Several of my white friends and colleagues have asked me recently what changes are required to address systemic racism in higher education institutions. After reflecting on personal experiences as an African-American professor for four decades in two predominantly white institutions, I will highlight activities that have given me race fatigue over the years – things I no longer would have to do or experience if systemic racism did not exist.

The first is suffering repeatedly the indignity of serving on search committees — an essential element of university service – where you know at the outset the hiring decision is a foregone conclusion. Watching, for example, a white candidate ultimately gets the job despite publicly admitting not being ready or qualified for the advertised position. I should note that for this search we graciously dismissed a highly qualified Black candidate after multiple rounds of perfunctory, check-the-diversity-box interviews. In addition, we gratuitously directed the Black candidate to searches at notably less prestigious institutions – a classic case of racial steering normally observed in residential and housing searches.

The second is engaging in far too many conversations with Black faculty and staff colleagues who also have experienced these obligatory check-the-diversity-box interviews in searches with predetermined outcomes. The most gut-wrenching discussions have been with Black colleagues who were turned down for higher-education leadership roles after receiving unanimous or near unanimous votes from search committees.

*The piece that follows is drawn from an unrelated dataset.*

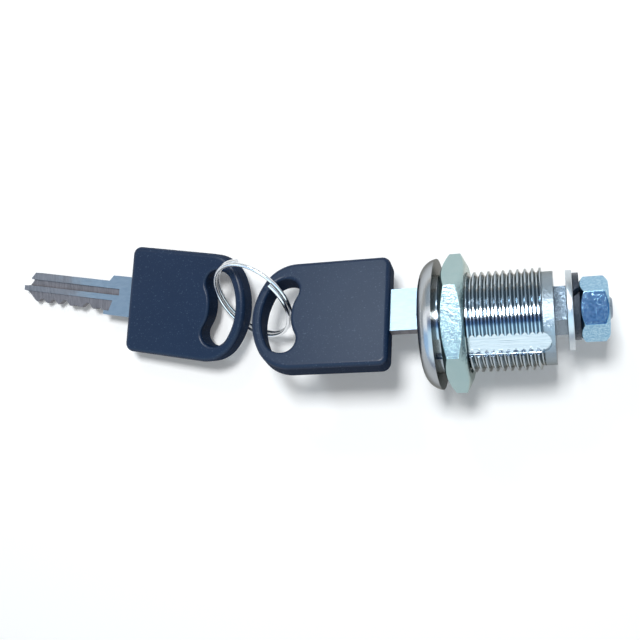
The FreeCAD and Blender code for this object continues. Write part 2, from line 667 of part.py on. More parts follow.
# Flat washer against the end of the square tail, and the split spring washer behind it
def washers():
    tail_end = "sizes.barrel_length + sizes.plug_end_stand + sizes.tail_length"
    start = tail_end + " + sizes.stack_gap"
    disc = bar("washer_disc", "sizes.washer_radius", start, "sizes.washer_thickness")
    hole = bar("washer_hole", "sizes.washer_bore", start, "sizes.washer_thickness")
    node(on_plug(boolean("Part::Cut", "flat_washer", disc, hole)), "flat_washer")
    start = start + " + sizes.washer_thickness + sizes.stack_gap"
    disc = bar("split_disc", "sizes.spring_washer_radius", start, "sizes.spring_washer_thickness")
    hole = bar("split_hole", "sizes.spring_washer_bore", start, "sizes.spring_washer_thickness")
    ring = boolean("Part::Cut", "split_ring_blank", disc, hole)
    gap = block("split_gap", ("3 * sizes.spring_washer_thickness", "sizes.spring_washer_split",
                              "2 * sizes.spring_washer_radius"),
                ("0 - 1.5 * sizes.spring_washer_thickness", "0 - sizes.spring_washer_split / 2", "0"))
    slanted = joined("split_slanted", [gap, bar("split_core", "sizes.stud_radius", "0", "1")])
    slanted.Placement = FreeCAD.Placement(
        V(number(start + " + sizes.spring_washer_thickness / 2"), 0, 0),
        FreeCAD.Rotation(V(0, 0, 1), number("sizes.spring_washer_slant")))
    cut = boolean("Part::Cut", "spring_washer", ring, slanted)
    on_plug(cut)
    cut.setExpression("Placement.Base.y", "sizes.plug_offset + sizes.spring_washer_shift")
    return node(cut, "spring_washer")


# Key blade: steel blank with its tang, cuts, side groove and milled step
def key_blade(label):
    body = doc.addObject("PartDesign::Body", label)
    outline = sketch_in(body, label + "_outline", "XY_Plane")
    corners = [
        ("0 - sizes.tang_length", "sizes.shank_bottom"),
        ("0 - sizes.tang_length", "sizes.shank_top"),
        ("sizes.shank_top_length", "sizes.shank_top"),
        ("sizes.shank_top_length + sizes.shank_slope", "sizes.blade_top"),
    ]
    corners += [("sizes.tip_length - " + back, height) for back, height in TIP]
    half = "sizes.cut_floor / 2"
    for index in reversed(range(int(number("sizes.wafer_count")))):
        depth = "sizes.cut_%d_depth" % (index % 6 + 1)
        place = "sizes.first_cut + %d * sizes.cut_pitch" % index
        corners += [
            ("%s + %s + %s" % (place, half, depth), "sizes.blade_bottom"),
            ("%s + %s" % (place, half), "sizes.blade_bottom + %s" % depth),
            ("%s - %s" % (place, half), "sizes.blade_bottom + %s" % depth),
            ("%s - %s - %s" % (place, half, depth), "sizes.blade_bottom"),
        ]
    corners += [
        ("sizes.shank_bottom_length", "sizes.blade_bottom"),
        ("sizes.shank_bottom_length", "sizes.shank_bottom"),
    ]
    polygon(outline, corners)
    grown(body, label + "_blank", outline, "sizes.blade_thickness", both_ways=True)
    end = "sizes.tip_length + 1"
    groove = sketch_in(body, label + "_groove", "XY_Plane", "0 - sizes.blade_thickness / 2")
    polygon(groove, [
        ("sizes.key_groove_start", "sizes.key_groove_low"),
        (end, "sizes.key_groove_low"),
        (end, "sizes.key_groove_high"),
        ("sizes.key_groove_start", "sizes.key_groove_high"),
    ])
    pocketed(body, label + "_side_groove", groove, "sizes.key_groove_depth", backward=True)
    for side, sign in (("near", "0 + "), ("far", "0 - ")):
        step = sketch_in(body, "%s_step_%s" % (label, side), "XY_Plane", sign + "sizes.blade_thickness / 2")
        polygon(step, [
            ("sizes.key_step_start", "sizes.key_step_level"),
            ("sizes.key_step_start + sizes.key_step_run", "sizes.blade_bottom"),
            ("sizes.shank_bottom_length + sizes.running_gap", "sizes.blade_bottom"),
            ("sizes.shank_bottom_length + sizes.running_gap", "sizes.blade_bottom - 1"),
            (end, "sizes.blade_bottom - 1"),
            (end, "sizes.key_step_level"),
        ])
        pocketed(body, "%s_milled_%s" % (label, side), step, "sizes.key_step_depth", backward=side == "far")
    return body


# Key head: moulded grip with rounded edges, a kidney-shaped eye and a pocket for the tang
def key_head(label):
    body = doc.addObject("PartDesign::Body", label)
    outline = sketch_in(body, label + "_outline", "XY_Plane")
    middle = number("sizes.head_centre")
    half = number("sizes.head_width / 2")
    corner = number("sizes.head_corner")
    side_round = number("sizes.head_side_round")
    end_round = number("sizes.head_end_round")
    end_centre = end_round - number("sizes.head_length")
    drop = half - side_round
    side_centre = end_centre - math.sqrt((end_round - side_round) ** 2 - drop ** 2)
    turn = math.atan2(drop, side_centre - end_centre)
    quarter = math.pi / 2
    top = middle + half
    bottom = middle - half
    outline.addGeometry(arc((-corner, top - corner), corner, 0, quarter))
    outline.addGeometry(Part.LineSegment(V(-corner, top, 0), V(side_centre, top, 0)))
    outline.addGeometry(arc((side_centre, middle + drop), side_round, quarter, turn))
    outline.addGeometry(arc((end_centre, middle), end_round, turn, 2 * math.pi - turn))
    outline.addGeometry(arc((side_centre, middle - drop), side_round, -turn, -quarter))
    outline.addGeometry(Part.LineSegment(V(side_centre, bottom, 0), V(-corner, bottom, 0)))
    outline.addGeometry(arc((-corner, bottom + corner), corner, -quarter, 0))
    outline.addGeometry(Part.LineSegment(V(0, bottom + corner, 0), V(0, top - corner, 0)))
    grip = grown(body, label + "_block", outline, "sizes.head_thickness", both_ways=True)
    doc.recompute()
    face_level = number("sizes.head_thickness / 2")
    rims = body.newObject("PartDesign::Fillet", label + "_soft_edges")
    rims.Base = (grip, edges_at(grip, face_level))
    rims.setExpression("Radius", "sizes.head_edge_round")
    doc.recompute()

    # Eye: outer side along the head's end, inner side with two lobes and a bump between them
    eye = sketch_in(body, label + "_eye", "XY_Plane")
    rim = number("sizes.eye_rim")
    eye_corner = number("sizes.eye_corner")
    eye_drop = number("sizes.eye_half_height") - eye_corner
    outer = end_round - rim
    corner_centre = end_centre - math.sqrt((outer - eye_corner) ** 2 - eye_drop ** 2)
    eye_turn = math.atan2(eye_drop, corner_centre - end_centre)
    lobe = number("sizes.eye_lobe_round")
    lobe_place = number("sizes.eye_half_height") - lobe
    lobe_centre = number("sizes.eye_lobe_depth - sizes.head_length") - lobe
    bump_tip = number("sizes.eye_bump_depth - sizes.head_length")
    lean = lobe_centre - bump_tip
    bump = (lobe ** 2 - lean ** 2 - lobe_place ** 2) / (2 * (-lean - lobe))
    bump_centre = bump_tip + bump
    meet = math.atan2(-lobe_place, bump_centre - lobe_centre)
    eye_side = eye_drop + eye_corner
    outer_sides = [arc((end_centre, middle), outer, eye_turn, 2 * math.pi - eye_turn)]
    for sign in (1, -1):
        corner_ends = sorted((sign * quarter, sign * eye_turn))
        lobe_ends = sorted((sign * quarter, sign * meet))
        outer_sides.append(arc((corner_centre, middle + sign * eye_drop), eye_corner, *corner_ends))
        outer_sides.append(arc((lobe_centre, middle + sign * lobe_place), lobe, *lobe_ends))
        start = V(corner_centre, middle + sign * eye_side, 0)
        end = V(lobe_centre, middle + sign * eye_side, 0)
        if (end - start).Length > 1e-6:
            outer_sides.append(Part.LineSegment(start, end))
    swing = math.pi + meet
    outer_sides.append(arc((bump_centre, middle), bump, swing, 2 * math.pi - swing))
    for side in outer_sides:
        eye.addGeometry(side)
    through = pocketed(body, label + "_eye_cut", eye, "2 * sizes.head_thickness", both_ways=True)
    inner = body.newObject("PartDesign::Fillet", label + "_eye_edges")
    reach = eye_side + rim / 2
    around_eye = FreeCAD.BoundBox(-number("sizes.head_length") + rim / 2, middle - reach, -face_level - 1,
                                  bump_tip + lobe, middle + reach, face_level + 1)
    inner.Base = (through, [name for name in edges_at(through, face_level)
                            if around_eye.isInside(through.Shape.getElement(name).BoundBox)])
    inner.setExpression("Radius", "sizes.eye_edge_round")
    doc.recompute()

    # Pocket that the tang fills
    tang = sketch_in(body, label + "_tang", "YZ_Plane")
    gap = "sizes.stack_gap"
    thick = "(sizes.blade_thickness / 2 + %s)" % gap
    low = "sizes.shank_bottom - " + gap
    high = "sizes.shank_top + " + gap
    polygon(tang, [(low, "0 - " + thick), (high, "0 - " + thick), (high, thick), (low, thick)])
    pocketed(body, label + "_tang_pocket", tang, "sizes.tang_length + " + gap)
    return body


def edges_at(feature, level):
    """Names of the edges that lie wholly at +level or -level along Z."""
    found = []
    for index, edge in enumerate(feature.Shape.Edges, start=1):
        box = edge.BoundBox
        if abs(abs(box.Center.z) - level) < 1e-4 and box.ZLength < 1e-4:
            found.append("Edge%d" % index)
    return found


# First key in the plug, second key hanging on the ring
def keys():
    pulled_out = FreeCAD.Placement(V(-number("sizes.key_reach"), 0, 0), FreeCAD.Rotation())
    first = plug_place().multiply(pulled_out)
    spot = V(number("sizes.ring_x + sizes.second_end_x"), number("sizes.ring_y + sizes.second_end_y"),
             number("sizes.ring_z + sizes.second_end_z"))
    spot = spot + SECOND_KEY_X * number("sizes.head_length")
    facing = SECOND_KEY_X.cross(SECOND_KEY_Y)
    second = FreeCAD.Placement(spot, FreeCAD.Rotation(SECOND_KEY_X, SECOND_KEY_Y, facing, "XYZ"))
    for index, place in enumerate((first, second), start=1):
        for make, kind in ((key_blade, "blade"), (key_head, "head")):
            label = "key_%d_%s" % (index, kind)
            piece = make(label)
            piece.Placement = place
            node(piece, label)


# Split ring: two turns of round wire through both eyes
def key_ring():
    wire = number("sizes.ring_wire")
    step = number("sizes.ring_turn_step")
    sweep = number("sizes.ring_sweep")
    piece = doc.addObject("Part::Feature", "key_ring")
    piece.Shape = coil("key_ring", wire, number("sizes.ring_radius"), step, number("sizes.ring_start"),
                       sweep, 4)
    facing = RING_X.cross(RING_Y)
    spot = V(number("sizes.ring_x"), number("sizes.ring_y"), number("sizes.ring_z"))
    spot = spot - facing * (step * sweep / 360 / 2)
    piece.Placement = FreeCAD.Placement(spot, FreeCAD.Rotation(RING_X, RING_Y, facing, "XYZ"))
    return node(piece, "key_ring")


housing()
nut("mounting_nut", "sizes.nut_flats", "sizes.nut_thickness", "sizes.nut_gap",
    "sizes.thread_radius + sizes.running_gap", "sizes.nut_face_radius", "sizes.nut_chamfer")
plug()
for number_in_row in range(int(number("sizes.wafer_count"))):
    wafer(number_in_row)
    spot_in_row = number("sizes.first_cut - sizes.key_reach + %d * sizes.cut_pitch" % number_in_row)
    spring("wafer_spring_%d" % (number_in_row + 1), spot_in_row, number("sizes.spring_ledge"),
           number("sizes.wafer_tab_level"), number("(sizes.wafer_neck + sizes.wafer_half_width) / 2"))
retainer()
spring("retainer_spring", number("sizes.retainer_place"),
       number("sizes.retainer_height - sizes.retainer_reach"), number("sizes.retainer_pocket_floor"), 0)
washers()
tail_nut = nut("tail_nut", "sizes.tail_nut_flats", "sizes.tail_nut_thickness",
               "sizes.barrel_length + sizes.plug_end_stand + sizes.tail_length + sizes.washer_thickness"
               " + sizes.spring_washer_thickness + 3 * sizes.stack_gap",
               "sizes.stud_radius + sizes.running_gap", "sizes.tail_nut_face_radius",
               "sizes.tail_nut_chamfer")
tail_nut.setExpression("Placement.Base.y", "sizes.plug_offset")
keys()
key_ring()

doc.recompute()
for item in doc.Objects:
    if "Invalid" in item.State or "Error" in item.State:
        raise ValueError("%s failed: %s" % (item.Name, item.State))
for piece in nodes:
    if piece.Shape.isNull() or not piece.Shape.isValid():
        raise ValueError("%s has a bad shape" % piece.Label)
    if len(piece.Shape.Solids) != 1:
        raise ValueError("%s has %d solids" % (piece.Label, len(piece.Shape.Solids)))

os.makedirs("parts", exist_ok=True)
for piece in nodes:
    piece.Shape.exportStep("parts/%s.step" % piece.Label)
print("%d pieces written" % len(nodes))
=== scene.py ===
import json
import math

import bmesh
import bpy
from mathutils import Matrix, Vector

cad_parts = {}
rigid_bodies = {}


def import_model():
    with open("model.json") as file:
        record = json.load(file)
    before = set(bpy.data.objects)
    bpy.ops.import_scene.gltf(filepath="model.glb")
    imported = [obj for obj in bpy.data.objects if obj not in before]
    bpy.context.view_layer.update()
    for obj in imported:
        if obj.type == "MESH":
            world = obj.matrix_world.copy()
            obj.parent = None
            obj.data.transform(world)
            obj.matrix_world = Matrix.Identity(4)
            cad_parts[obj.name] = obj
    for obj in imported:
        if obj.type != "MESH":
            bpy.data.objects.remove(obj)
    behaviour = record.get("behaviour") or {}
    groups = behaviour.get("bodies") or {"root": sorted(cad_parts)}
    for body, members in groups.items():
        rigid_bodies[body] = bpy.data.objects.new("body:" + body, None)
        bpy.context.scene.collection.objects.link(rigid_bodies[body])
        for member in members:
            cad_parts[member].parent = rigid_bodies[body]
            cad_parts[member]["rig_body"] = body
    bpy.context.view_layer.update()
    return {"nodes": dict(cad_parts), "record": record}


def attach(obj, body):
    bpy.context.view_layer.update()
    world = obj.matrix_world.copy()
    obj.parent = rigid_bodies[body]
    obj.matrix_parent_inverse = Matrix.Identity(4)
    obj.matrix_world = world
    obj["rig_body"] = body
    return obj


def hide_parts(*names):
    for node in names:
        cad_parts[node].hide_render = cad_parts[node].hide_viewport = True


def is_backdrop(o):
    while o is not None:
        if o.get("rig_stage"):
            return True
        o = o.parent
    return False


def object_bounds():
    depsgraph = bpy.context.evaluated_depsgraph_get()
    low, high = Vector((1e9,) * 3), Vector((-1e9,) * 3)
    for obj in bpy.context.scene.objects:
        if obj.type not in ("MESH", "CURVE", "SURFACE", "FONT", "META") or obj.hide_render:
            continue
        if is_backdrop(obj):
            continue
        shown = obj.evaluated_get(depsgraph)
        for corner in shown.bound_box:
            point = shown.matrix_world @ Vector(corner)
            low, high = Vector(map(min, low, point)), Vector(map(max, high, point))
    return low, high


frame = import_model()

# Housing: a die-cast zinc barrel with a domed flange, turned and threaded, then bright plated. The flange
# is satin, the thread is bright, and the collar behind the thread keeps the grain of the casting. The
# long groove that keeps the lock from turning in its panel is milled last and left with its tool lines.
mm = 0.001
scene = bpy.context.scene
slot_of = {part["node"]: part["material_slot"] for part in frame["record"]["subparts"]}
thread_gives_way = (18.15, 18.45)
collar_edges_from = 18.4
groove_floor_radius = (7.98, 8.08)
panel_seat = 0.01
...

And making matters worse, these colleagues later  discovered that the jobs were offered to less-qualified white colleagues who, in some instances, were not even in the original search – a clear violation of equal employment opportunity law.

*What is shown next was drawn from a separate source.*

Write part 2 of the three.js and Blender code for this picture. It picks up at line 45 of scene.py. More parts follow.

The third is listening to a white member of a tenure-review committee characterize a Black colleague’s research on class differences within the African-American community as “ghetto sociology” unworthy of a positive tenure vote because the research did not include a white sample. Only through strong pushback and vigorous intellectual debate about the Black community’s worthiness of systematic research – with or without a white sample – was I, as the lone Black full professor on the committee, able to garner a positive tenure vote in the case.

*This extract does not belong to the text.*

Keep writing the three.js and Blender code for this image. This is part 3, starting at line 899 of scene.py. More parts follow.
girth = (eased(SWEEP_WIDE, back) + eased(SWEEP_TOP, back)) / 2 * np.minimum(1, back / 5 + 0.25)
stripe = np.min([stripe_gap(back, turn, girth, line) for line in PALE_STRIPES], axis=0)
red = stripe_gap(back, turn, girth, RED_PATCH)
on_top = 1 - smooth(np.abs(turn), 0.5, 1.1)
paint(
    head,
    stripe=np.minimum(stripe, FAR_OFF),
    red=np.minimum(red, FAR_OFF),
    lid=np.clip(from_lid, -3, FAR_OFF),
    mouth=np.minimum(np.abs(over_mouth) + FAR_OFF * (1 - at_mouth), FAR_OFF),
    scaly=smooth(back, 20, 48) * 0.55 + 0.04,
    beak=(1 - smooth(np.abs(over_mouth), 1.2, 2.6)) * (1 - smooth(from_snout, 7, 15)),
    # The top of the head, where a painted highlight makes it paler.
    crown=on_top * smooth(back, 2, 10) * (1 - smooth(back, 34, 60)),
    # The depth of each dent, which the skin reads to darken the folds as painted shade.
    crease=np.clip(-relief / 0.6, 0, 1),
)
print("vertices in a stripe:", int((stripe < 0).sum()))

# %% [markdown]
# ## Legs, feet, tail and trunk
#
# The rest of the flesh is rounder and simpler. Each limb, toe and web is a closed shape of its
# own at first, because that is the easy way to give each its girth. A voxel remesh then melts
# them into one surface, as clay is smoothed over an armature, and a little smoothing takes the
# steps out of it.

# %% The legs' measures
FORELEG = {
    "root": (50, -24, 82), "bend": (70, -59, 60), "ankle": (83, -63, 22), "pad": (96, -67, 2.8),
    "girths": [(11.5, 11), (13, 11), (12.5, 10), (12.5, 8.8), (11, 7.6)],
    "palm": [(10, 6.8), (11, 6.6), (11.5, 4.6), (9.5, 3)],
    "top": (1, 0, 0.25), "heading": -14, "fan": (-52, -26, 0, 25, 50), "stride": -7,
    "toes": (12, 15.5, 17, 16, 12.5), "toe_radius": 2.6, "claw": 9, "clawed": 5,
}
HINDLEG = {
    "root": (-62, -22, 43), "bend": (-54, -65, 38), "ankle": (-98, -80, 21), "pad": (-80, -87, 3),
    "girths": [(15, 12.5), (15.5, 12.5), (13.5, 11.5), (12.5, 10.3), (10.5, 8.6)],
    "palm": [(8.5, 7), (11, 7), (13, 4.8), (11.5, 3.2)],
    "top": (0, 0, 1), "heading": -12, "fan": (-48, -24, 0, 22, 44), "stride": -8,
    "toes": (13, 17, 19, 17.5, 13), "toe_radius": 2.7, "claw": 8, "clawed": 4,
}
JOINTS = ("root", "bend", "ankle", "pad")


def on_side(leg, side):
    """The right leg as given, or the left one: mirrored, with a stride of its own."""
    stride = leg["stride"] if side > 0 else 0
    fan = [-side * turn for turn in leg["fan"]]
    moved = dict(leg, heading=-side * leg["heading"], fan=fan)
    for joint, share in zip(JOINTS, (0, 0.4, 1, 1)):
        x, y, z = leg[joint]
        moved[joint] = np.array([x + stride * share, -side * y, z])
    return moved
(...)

The fourth is watching talented young Black scholars routinely channeled into non-tenure track positions while talented white scholars gain access to prized tenure-track positions. Non-tenure track positions typically carry higher teaching loads, offer little (if any) research support, and furnish no pathway to job security or tenure in the university. This kind of racial steering is a common practice precisely when Black and other students of color are clamoring for more tenured Black faculty.

The fifth is much too often having to help Black and other students of color cope with and navigate the systemic racism embedded in the culture of predominantly white higher-education institutions, which ultimately devalues the quality of their education. Observations made by Black students who participated in focus groups I conducted on diversity and inclusion in higher education are illustrative here.

A Black student reflecting on the lack of faculty diversity at a predominantly white institution said,

I’ve heard this from everybody … When it comes to … talking about faculty members and trying to find tenure-track professors of color, “Oh well, they’re just not out there”… It’s not true. There are projects in place across academia literally … to streamline those people into different … schools …s o now it’s like “… maybe they are out there, but they don’t want to come here …” they want to go to Harvard; they want to go to Penn”… maybe it’s a compensation issue … if we control for that, what’s the issue? Why are they going to these other places and not coming here? … So when is the inward look going to happen … I’m saying that the culture here is insidious, and there is a reason why you’re not getting ROI on certain investments.

Another student elaborated on what it’s like to be Black at the school:

… if you’re used to be “othered” it’s difficult to fully be yourself in a white space … what happens is folks have to come in here; they realize … they’re not accepted, so they find ways to assimilate and effectively … make their person. What ends up happening is you don’t really get the benefit of that would-be diversity. What you get is somebody who is trying to just fit in and put on a suit and be an automaton …

This student continued by asserting,

… the value of diversity is like me being able to come in here and do what I want, dress how I want, talk how I want, interact with people how I want, and still be able to perform at a high level and produce and add value to a classroom and so on and so forth. And so if I can do that and people see that … the next person who comes in who has a similar experience to me or … is like … me is going to have an easier path…it becomes a wider space for all …

If higher education is serious about ending systemic racism, everyone must be intentional and purposeful about creating a “wider space for all.” This will require moving far beyond implicit-bias training and, instead tackling head-on the deeply engrained institutional barriers in the culture and climate as well as human resource policies and practices that are major obstacles to Black faculty, staff, and students realizing their full potential.